ワンルーム投資は罠だらけ
そのような結果になってしまう主な原因は、家賃から考えて物件価格が高いこと、頭金ゼロで借入額が多いこと、さらにサブリース手数料がかかること、の3つです。
家賃収入を得たり、ローン返済や税金の支払い等のお金の流れを「キャッシュフロー」と言います。
家賃収入だけではローンや経費が払いきれず持ち出しがあることを「キャッシュフローがマイナス」「キャッシュフローが赤字」などと言い、不動産投資としては「失敗」です。
しかし不動産会社の担当者は、「毎月2万円程度の持ち出しはあるけれど、ローンを完済すればマンションという資産が残る」と言います。本当でしょうか。
年間28万6,000円の持ち出しを35年続けると、合計1,001万円の持ち出しです。
もしも、もしもその時にマンションの価格が500万円上がっていれば、1,999万円得したことになります。1,000万円上がれば、2,499万円の得です。
しかし、高度成長などとっくに過ぎた日本において、35年後、ワンルームマンションの価格が新築時より上がっていることなどあるでしょうか。
「1,001万円持ち出したとしても、2,500万円で売れれば1,499万円の得です。だから、ワンルームは収支がマイナスでも問題ありません」、というのがワンルーム業者の常套句で、頭の中がファンタジーとしか言いようがありません。
なぜなら、35年間の間に家賃は下落し、修繕積立金と管理費は値上がりしますから、1,000万円程度の持ち出しでは済みません。加えて、300〜400万円の水回りを中心とした大規模修繕をする必要もあるからです。
それらを加味すると、ほとんどの場合、2,500万円のワンルームなら2,500万円程度支払うことになり、賃貸に出しても1円も得しません。
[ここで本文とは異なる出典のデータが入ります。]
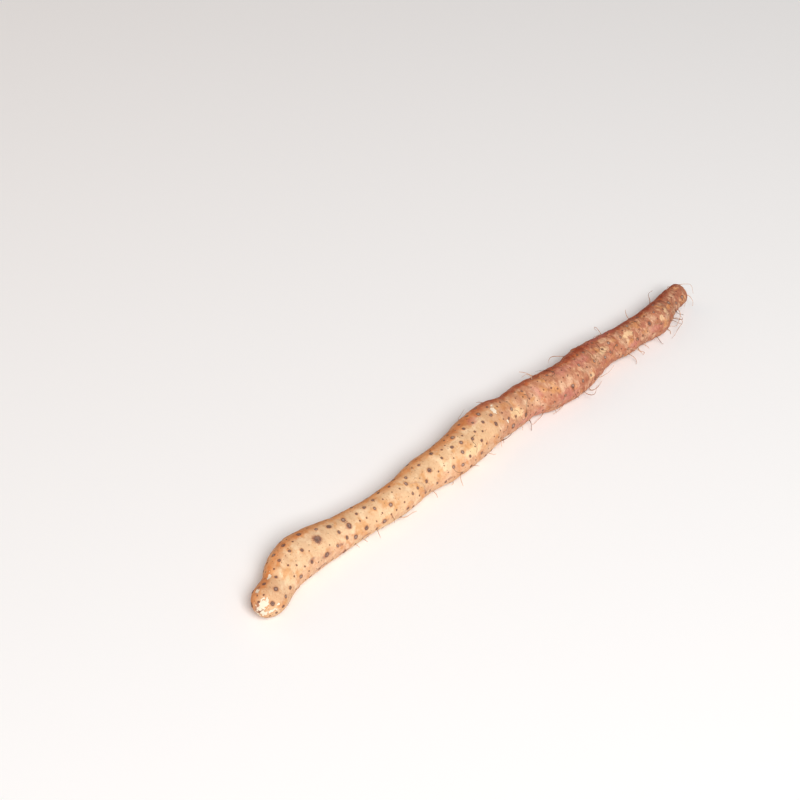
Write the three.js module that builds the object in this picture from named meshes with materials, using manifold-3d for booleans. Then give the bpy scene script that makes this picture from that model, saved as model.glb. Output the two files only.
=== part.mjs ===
// A chinese yam: one long tuber that swells and narrows as it goes, lying on a level surface.
// Millimetres. +X runs from the growing tip to the crown, +Z is up, and the origin is at the
// bottom centre of the tuber's box.
import * as THREE from "three";
import { mergeVertices } from "three/addons/utils/BufferGeometryUtils.js";
import Module from "manifold-3d";

// Driving dimensions
const LENGTH = 550; // straight line from the tip to the crown's end
const TIP_DOME = 15; // length of the round end at the growing tip
const CROWN_DOME = 9; // length of the blunter round end at the crown
const REST_DEPTH = 0.6; // how far each resting place is pressed flat
const OVAL = 0.02; // share of the girth by which a section is oval, turning slowly along the tuber
const THREE_SIDED = 0.013; // share of the girth by which a section is slightly three-sided
const OVAL_TURN = 190; // length in which the oval turns once round
const THREE_SIDED_TURN = 130; // length in which the three-sided swelling turns once round

// Facets
const RINGS = 104; // sections along the tuber
const SIDES = 30; // sides of each section

// The tuber's lie, station by station. along: distance from the tip. aside: how far the middle of
// the section lies to the left of the straight line from tip to crown. girth: its thickness.
// gap: the space between its underside and the surface, less than nothing where the tuber rests.
const stations = [
  { along: 0, aside: -3.5, girth: 26, gap: 2.5 },
  { along: 14, aside: 0.5, girth: 28.5, gap: 2 },
  { along: 29, aside: 5.5, girth: 28, gap: 1.5 },
  { along: 41, aside: 11.5, girth: 34, gap: 0.8 },
  { along: 55, aside: 15, girth: 37.5, gap: -0.2 },
  { along: 75, aside: 15.2, girth: 36.5, gap: -REST_DEPTH },
  { along: 97, aside: 12, girth: 31.5, gap: 0.5 },
  { along: 126, aside: 9, girth: 28, gap: 2 },
  { along: 160, aside: 5, girth: 29.5, gap: 2.5 },
  { along: 195, aside: 8, girth: 31.5, gap: 1.5 },
  { along: 228, aside: 5, girth: 35.5, gap: 0.5 },
  { along: 260, aside: 8, girth: 39, gap: -REST_DEPTH },
  { along: 284, aside: 10, girth: 37.5, gap: 0.5 },
  { along: 304, aside: 7.2, girth: 33, gap: 1 },
  { along: 327, aside: 8.2, girth: 33.5, gap: 1 },
  { along: 347, aside: 2.2, girth: 35, gap: 0 },
  { along: 376, aside: -2, girth: 35.5, gap: -REST_DEPTH },
  { along: 400, aside: 1, girth: 34, gap: 0.2 },
  { along: 423, aside: 2, girth: 29, gap: 1.5 },
  { along: 455, aside: -1.5, girth: 28, gap: 1.5 },
  { along: 478, aside: -2, girth: 28, gap: 0.5 },
  { along: 497, aside: -4, girth: 30.5, gap: -REST_DEPTH },
  { along: 511, aside: -1, girth: 26, gap: 1 },
  { along: 524, aside: 3, girth: 22.5, gap: 3 },
  { along: LENGTH, aside: 4, girth: 21.5, gap: 4 },
];

// The middle line of the tuber, and its girth on the same stations
const middleLine = new THREE.CatmullRomCurve3(
  stations.map(({ along, aside, girth, gap }) => new THREE.Vector3(along, aside, girth / 2 + gap)),
  false,
  "centripetal",
);
const girthLine = new THREE.CatmullRomCurve3(
  stations.map(({ along, girth }) => new THREE.Vector3(along, girth, 0)),
  false,
  "centripetal",
);

// How much of the full girth a section keeps: all of it, but for a round dome at each end
function domeShare(along) {
  const fromTip = Math.min(along / TIP_DOME, 1);
  const fromCrown = Math.min((LENGTH - along) / CROWN_DOME, 1);
  const tipShare = Math.sqrt(Math.max(0, 1 - (1 - fromTip) ** 2));
  const crownShare = Math.sqrt(Math.max(0, 1 - (1 - fromCrown) ** 2));
  return tipShare * crownShare;
}

// Where each section is along the middle line, from 0 to 1. The sections crowd together
// towards the ends, where the domes curve in.
function sectionPlace(ring) {
  const even = ring / RINGS;
  const crowding = 0.6;
  return even - (crowding * Math.sin(2 * Math.PI * even)) / (2 * Math.PI);
}

// The radius of a section on one side, with its slight swellings
function sideRadius(girth, along, angle) {
  const oval = OVAL * Math.sin(2 * angle + (2 * Math.PI * along) / OVAL_TURN);
  const threeSided = THREE_SIDED * Math.sin(3 * angle - (2 * Math.PI * along) / THREE_SIDED_TURN);
  return (girth / 2) * (1 + oval + threeSided);
}

// The whole skin: a ring of points for each section, closed with a fan at each end
function tuberGeometry() {
  const worldUp = new THREE.Vector3(0, 0, 1);
  const points = [];
  const triangles = [];
  const addPoint = (point) => points.push(point.x, point.y, point.z) / 3 - 1;

  const tipPoint = addPoint(middleLine.getPoint(0));
  const firstRing = tipPoint + 1;
  for (let ring = 1; ring < RINGS; ring += 1) {
    const place = sectionPlace(ring);
    const centre = middleLine.getPoint(place);
    const { y: girth } = girthLine.getPoint(place);
    const forward = middleLine.getTangent(place);
    const left = new THREE.Vector3().crossVectors(worldUp, forward).normalize();
    const up = new THREE.Vector3().crossVectors(forward, left);
    for (let side = 0; side < SIDES; side += 1) {
      const angle = (2 * Math.PI * side) / SIDES;
      const radius = sideRadius(girth, centre.x, angle) * domeShare(centre.x);
      const point = centre
        .clone()
        .addScaledVector(left, radius * Math.cos(angle))
        .addScaledVector(up, radius * Math.sin(angle));
      addPoint(point);
    }
  }
  const crownPoint = addPoint(middleLine.getPoint(1));

  const corner = (ring, side) => firstRing + ring * SIDES + (side % SIDES);
  const lastRing = RINGS - 2;
  for (let side = 0; side < SIDES; side += 1) {
    triangles.push(tipPoint, corner(0, side + 1), corner(0, side));
    triangles.push(crownPoint, corner(lastRing, side), corner(lastRing, side + 1));
    for (let ring = 0; ring < lastRing; ring += 1) {
      triangles.push(corner(ring, side), corner(ring, side + 1), corner(ring + 1, side + 1));
      triangles.push(corner(ring, side), corner(ring + 1, side + 1), corner(ring + 1, side));
    }
  }
  const geometry = new THREE.BufferGeometry();
  geometry.setAttribute("position", new THREE.Float32BufferAttribute(points, 3));
  geometry.setIndex(triangles);
  return geometry;
}

// Solids for joining and cutting
const wasm = await Module();
wasm.setup();

function toSolid(geometry) {
  const bare = geometry.clone();
  bare.deleteAttribute("normal");
  bare.deleteAttribute("uv");
  const merged = mergeVertices(bare);
  return new wasm.Manifold(
    new wasm.Mesh({
      numProp: 3,
      vertProperties: new Float32Array(merged.attributes.position.array),
      triVerts: new Uint32Array(merged.index.array),
    }),
  );
}

function toGeometry(solid) {
  const { vertProperties, triVerts } = solid.getMesh();
  const geometry = new THREE.BufferGeometry();
  geometry.setAttribute("position", new THREE.BufferAttribute(vertProperties, 3));
  geometry.setIndex(new THREE.BufferAttribute(triVerts, 1));
  return geometry;
}

// The skin cut level where it rests, and set over the origin
function restingTuber() {
  const blockSize = 2 * LENGTH;
  const below = new THREE.BoxGeometry(blockSize, blockSize, blockSize);
  below.translate(0, 0, -blockSize / 2);
  const geometry = toGeometry(toSolid(tuberGeometry()).subtract(toSolid(below)));
  geometry.computeBoundingBox();
  const middle = geometry.boundingBox.getCenter(new THREE.Vector3());
  geometry.translate(-middle.x, -middle.y, 0);
  geometry.computeVertexNormals();
  return geometry;
}

const skin = new THREE.MeshStandardMaterial({ color: 0xd9a874, roughness: 0.6, metalness: 0 });
const tuber = new THREE.Mesh(restingTuber(), skin);
tuber.name = "tuber";

const yam = new THREE.Group();
yam.add(tuber);

export default yam;
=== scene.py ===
# %% [markdown]
# # A chinese yam on a white table
# A chinese yam is one long tuber. It swells and narrows as it grows round stones, and its thin
# skin is cream at the young tip and browner towards the crown. Round scars show where rootlets
# grew, and some rootlets are still there. The packed frame gives the tuber's size and place, and
# this lesson wraps a fine skin round it, models the relief, and paints it with nodes.

# %% Load the frame
import math
import random

import bpy
import numpy as np
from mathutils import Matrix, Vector, kdtree, noise
from mathutils.bvhtree import BVHTree


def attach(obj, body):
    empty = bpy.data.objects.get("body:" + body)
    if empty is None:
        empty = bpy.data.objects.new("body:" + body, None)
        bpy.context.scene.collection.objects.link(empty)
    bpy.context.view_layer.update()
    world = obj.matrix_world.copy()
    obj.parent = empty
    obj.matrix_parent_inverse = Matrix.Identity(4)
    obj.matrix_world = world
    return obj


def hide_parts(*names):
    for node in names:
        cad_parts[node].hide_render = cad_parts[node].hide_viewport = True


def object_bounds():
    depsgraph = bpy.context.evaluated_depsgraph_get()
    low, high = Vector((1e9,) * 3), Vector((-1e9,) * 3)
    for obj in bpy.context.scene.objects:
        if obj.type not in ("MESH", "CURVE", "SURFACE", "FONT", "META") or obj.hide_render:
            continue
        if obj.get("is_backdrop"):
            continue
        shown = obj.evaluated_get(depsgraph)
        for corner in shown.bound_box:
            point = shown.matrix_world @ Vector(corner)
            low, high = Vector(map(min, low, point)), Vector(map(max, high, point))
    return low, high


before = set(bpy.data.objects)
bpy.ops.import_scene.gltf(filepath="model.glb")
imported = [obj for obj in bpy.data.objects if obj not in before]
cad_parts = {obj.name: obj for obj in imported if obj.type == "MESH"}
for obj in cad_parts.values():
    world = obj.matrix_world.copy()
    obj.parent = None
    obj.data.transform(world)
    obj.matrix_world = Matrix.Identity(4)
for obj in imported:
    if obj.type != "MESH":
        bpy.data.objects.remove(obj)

MM = 0.001
cad_low, cad_high = (Vector(corner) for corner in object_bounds())
cad_size = cad_high - cad_low
LENGTH = cad_size.x
print("tuber box in mm:", [round(side / MM, 1) for side in cad_size])

# %% [markdown]
# ## Table and light
# A plain pale sheet and soft studio light show the skin's own colours. A big square lamp above
# the camera's side makes the broad, gentle highlight along the tuber, a wider and weaker one
# fills the far side, and a pale sky keeps the shadow under the tuber soft. Lamps much bigger
# than the tuber were chosen, because small ones would give hard edges to every bump.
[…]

「でも大丈夫! 2,500万円払って2,500万円のマンションが手に入ったなら、ツーペイですよ、お客様!」
果たしてそうでしょうか?
考えてください。新築時に利回り4%前後のワンルームが、家賃が値下がりし、修繕積立金と管理費が値上がった状態で、新築当時と同じ価格を維持できるでしょうか?
未来のことは分かりませんが、今の不動産市況を考えると。その可能性はバラバラのプラモデルの部品を箱に入れて振ったらたまたま完成していた確率くらい低いと思います。
個人的な予測ですが、よくて1,250万円くらい。悲観的観測だと500万円です。まとめると、頑張って節約して借金を抱えながら35年間かけて2,500万円払っても、1,250万円しか戻ってこないということです。
投資と呼べますかね、これ?
立地にかなりの希少性がある、嘘のような安い価格で買った、日本の経済成長が目覚ましく、不動産価格が高騰してワンルーム需要も爆発的な伸び、といった状況が起きれば売却によって大きなリターンが得られるということもありますが、それを期待するのはもはやギャンブルを通り越して奇跡を祈るようなものでしかありません。
日本において、希少立地でもない限り、長期的には価格は下がるとみるのが自然です。毎月、持ち出しがあり、なおかつ価格も下がっていくのなら、価値が目減りしていく資産のために毎月お金をつぎ込んでいるようなものです。
毎月赤字。価格はどんどん下がる。ということは……? 少し考えれば分かるはずなのに、ワンルーム投資の罠にかかってしまう人が少なくないのです。